Komentatorzy z Portugalii przypominają, że mistrzowie Europy po sobotnim remisie z Włochami (0:0) jako pierwsza zakwalifikowała się do wieńczącego tę nową rywalizację europejskich reprezentacji Final Four. Turniej, w którym wystąpią cztery najlepsze ekipy dywizji A Ligi Narodów, zostanie rozegrany na portugalskich stadionach w Porto i Guimaraes między 5 a 9 czerwca 2019.

Reporterzy stacji Sport TV i dziennika "A Bola" twierdzą, że we wtorkowym spotkaniu z Polską, w którym gospodarze będą faworytami, trener Santos będzie mógł przetestować mniej doświadczonych zawodników oraz sprawdzić nowe ustawienia w kadrze. 

W perspektywie czerwcowego Final Four oraz rozpoczynających się wiosną 2019 eliminacji mistrzostw Europy będziemy musieli dysponować szeroką kadrą zawodników prezentujących wysoki i wyrównany poziom - zauważył dziennik "A Bola". 

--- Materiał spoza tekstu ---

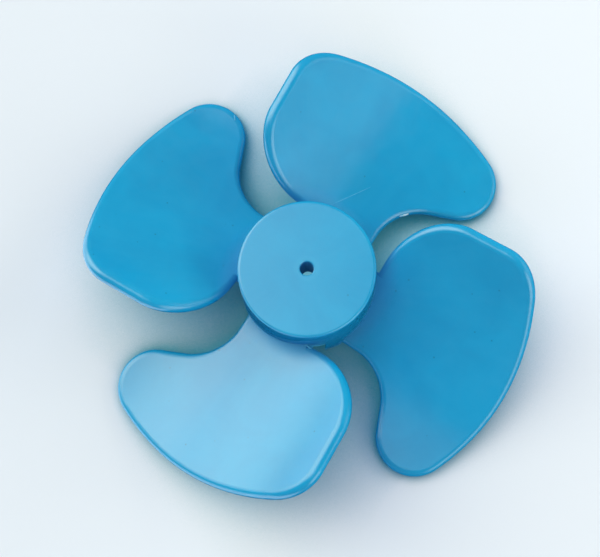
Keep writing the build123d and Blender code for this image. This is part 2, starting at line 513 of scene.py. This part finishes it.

Z kolei telewizja RTP, odnotowując absencję we wtorkowym meczu najlepszych graczy Polski i Portugalii - Roberta Lewandowskiego oraz Cristiano Ronaldo - wskazuje, że w tym roku w meczach LN i spotkaniach towarzyskich Santos już przetestował sporą grupę zawodników. Selekcjoner ma w tej chwili do swojej dyspozycji ponad 30 piłkarzy, którzy grają na wysokim poziomie i nadają się do kadry - ocenili dziennikarze RTP.

Tymczasem dziennik "Diario de Noticias" odnotowuje, że wbrew pierwotnym oczekiwaniom znacznie bardziej emocjonującym spotkaniem będzie inny pojedynek portugalsko-polski, który odbędzie się we wtorek w Chaves - rewanżowy baraż o udział w ME do lat 21. Po piątkowej wygranej w Zabrzu naszej młodzieżówki, także i w tym wtorkowym meczu będziemy faworytami - przewiduje wydawana w Lizbonie gazeta.

Polska i Portugalia rozegrają swój ostatni mecz tegorocznej Ligi Narodów w Guimaraes. Spotkanie rozpocznie we wtorek o 20.45 czasu warszawskiego.